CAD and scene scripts
## START

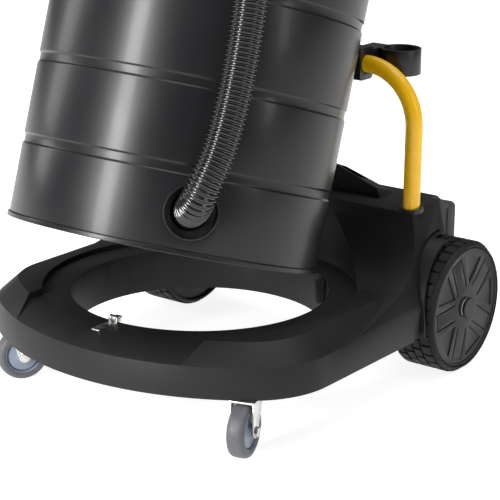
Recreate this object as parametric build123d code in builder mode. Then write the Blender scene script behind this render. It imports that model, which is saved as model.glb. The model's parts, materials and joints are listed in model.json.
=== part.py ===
"""Tipping drum dust collector on a moulded dolly.

A steel drum stands in a ring-shaped dolly with two large rear wheels and two front
casters. It is hinged on the crossbar of a yellow push bar, and is modelled part of the
way through its tipping travel. A motor head with a filter closes the drum.

Millimetres, +Z up, floor at Z = 0, front of the machine towards -Y.
"""

import os
from math import acos, asin, atan2, cos, degrees, radians, sin, sqrt, tan

from build123d import *

os.makedirs("parts", exist_ok=True)

# ---------------------------------------------------------------- driving dimensions
run_gap = 0.05          # radial clearance of a shaft in its hole
body_gap = 0.3          # gap between pieces that move apart

# drum
drum_r = 218.0
drum_h = 580.0
sheet = 1.5             # thickness of the drum's steel
rib_heights = tuple(drum_h * share / 580 for share in (110.0, 223.0, 347.0, 470.0))
rib_w = 11.0
rib_depth = 2.0
chime_h = 7.0
chime_r = drum_r + 2.5
rim_h = 6.0
rim_r = drum_r + 3.0
floor_lift = 16.0       # the drum's floor stands this far above the chime's foot

# where the drum stands and hinges
ring_y = -39.0          # centre of the dolly's ring, from the part's origin
seat_z = 141.4          # ledge that the drum stands on
hinge_y = drum_r + 16.0         # crossbar, behind the ring's centre
hinge_z = 451.0
tip = 17.9              # how far the drum is tipped back at rest, degrees

# dolly
skirt_z = 80.0
skirt_draft = 5.0       # the skirt widens towards its foot, degrees
belt_z = 123.0
wing_z = 150.0
deck_z = 248.0
front_y = drum_r + 40.0         # ring centre to the front of the skirt
front_r = 381.0
corner_r = 123.0
side_x = drum_r + 60.0
hole_r = drum_r - 30.6
hole_foot_r = drum_r - 33.8
recess_r = drum_r + 10.0
shell = 6.0             # wall of the moulded dolly
wing_start_x = drum_r - 70.0
flare_y = -30.0         # the wings swell out from here towards the wheels
ramp_y = drum_r - 78.0          # the ramp up to the deck starts and ends here
deck_y = drum_r + 20.0
bar_deck_y = drum_r - 2.0      # the ramp's top, in front of the push bar's feet
bar_deck_z = 243.0
deck_back_y = drum_r + 94.0
housing_back_y = drum_r + 127.0
fender_back_y = drum_r + 39.0
shoulder_x = drum_r + 3.0
shoulder_y = drum_r + 77.0

# latch plate, sunk in the ledge
latch_y = 10.0 - drum_r
plate_l = 42.0
plate_w = 15.0
plate_t = 2.0

# rear wheels
axle_y = drum_r + 52.0
wheel_r = 99.3
wheel_in_x = drum_r - 4.7
wheel_w = 78.0
axle_r = 10.0
arch_r = wheel_r + 5.0
lip_x = side_x + 6.0      # the arches' lips stand out to here
lip_t = 3.5             # wall of the lip, and width of the channel beside it
channel_depth = 7.0
hub_r = 90.0
cap_r = 15.0
cap_h = 4.0

# casters
swivel_x = drum_r
swivel_y = 47.0 - drum_r
trail = 16.0
caster_r = 37.5
caster_w = 25.0
caster_hub_r = 27.0
caster_top_z = 90.0     # underside of the dolly's caster pad
caster_yaw = {"left": 59.0, "right": -74.0}
caster_axle_r = 4.0
race_r = 10.0
stem_r = 6.0
stem_h = 22.0

# push bar
bar_r = 12.7
bar_wall = 2.0
bar_x = drum_r - 7.0
bar_bend_r = 84.0
bar_foot_z = 214.0

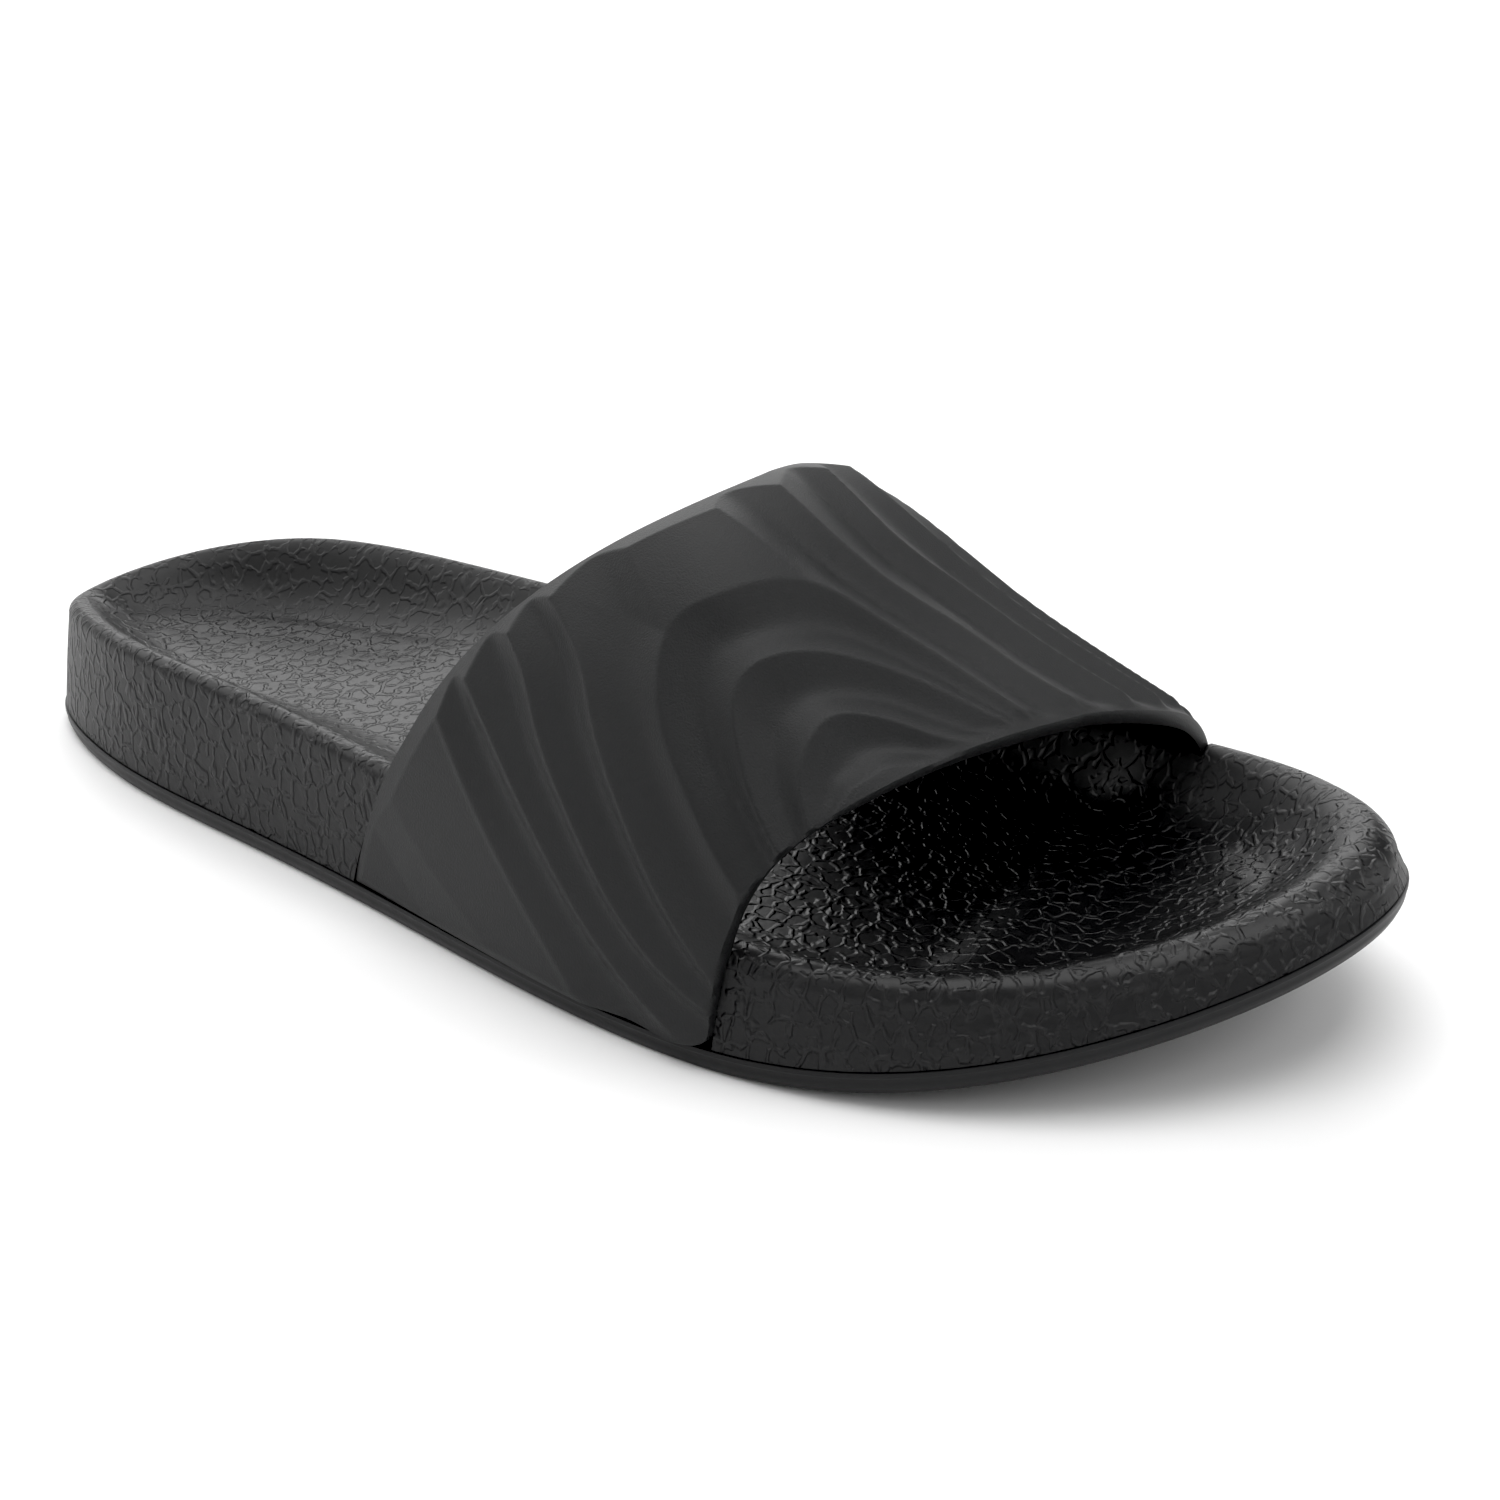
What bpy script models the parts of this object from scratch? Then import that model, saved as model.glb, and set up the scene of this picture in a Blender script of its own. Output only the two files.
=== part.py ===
"""A sport slide sandal for the right foot: rubber outsole, foam footbed and one moulded strap.

Metres, +Z up. The toe points to -Y, the outer (little-toe) side is -X, and the origin lies on the
floor at the middle of the outsole's box. Stations are shares of the length, 0 at the heel, 1 at the toe.
"""
from collections import namedtuple

import bmesh
import bpy
import numpy as np

MM = 0.001

# The shoe's own sizes
LENGTH = 285 * MM
BALL_WIDTH = 110 * MM
HEEL_WIDTH = 73 * MM
RIM_HEIGHT = 32 * MM
TOE_SPRING = 22 * MM
SPRING_START = 0.66
MIDDLE_SHARE = 0.72
TURNS = 72

# Rubber outsole
OUTSOLE_THICKNESS = 4.4 * MM
OUTSOLE_BELLY = 0.7 * MM
BELLY_LEVEL = 0.55
CORNER_WIDTH = 1.2 * MM
CORNER_HEIGHT = 0.8 * MM
LIP_FILLET = 0.2 * MM
LIP_DEPTH = 0.5 * MM
LIP_HEIGHT = 0.9 * MM
TREAD_DEPTH = 1.5 * MM
GROOVE_WIDTH = 3.0 * MM
LUG_LENGTH = 9.0 * MM
GROOVE_SWEEP = 10.0 * MM
GROOVE_APEX = -3.7 * MM
TREAD_MARGIN = 7.0 * MM
HEEL_TREAD = (0.10, 0.30)
FRONT_TREAD = (0.56, 0.93)

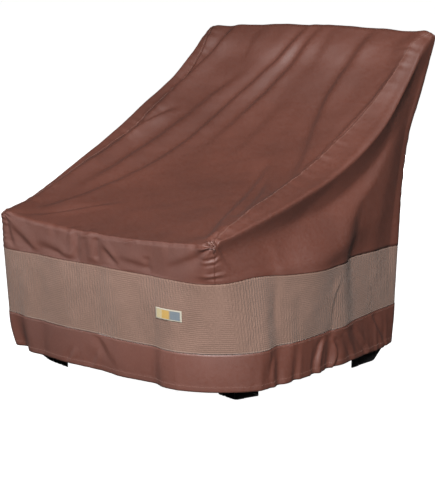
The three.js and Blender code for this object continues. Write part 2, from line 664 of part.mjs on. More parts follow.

## END

## Set task
Return, word for word, every line from the top of the entries down to the line that holds "a moulded dolly.", both included.

## Answer to the task
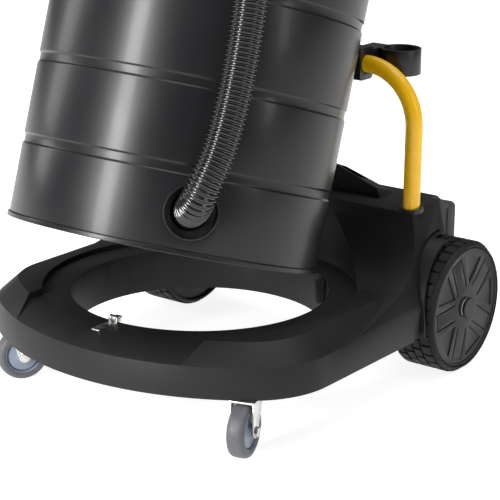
Recreate this object as parametric build123d code in builder mode. Then write the Blender scene script behind this render. It imports that model, which is saved as model.glb. The model's parts, materials and joints are listed in model.json.
=== part.py ===
"""Tipping drum dust collector on a moulded dolly.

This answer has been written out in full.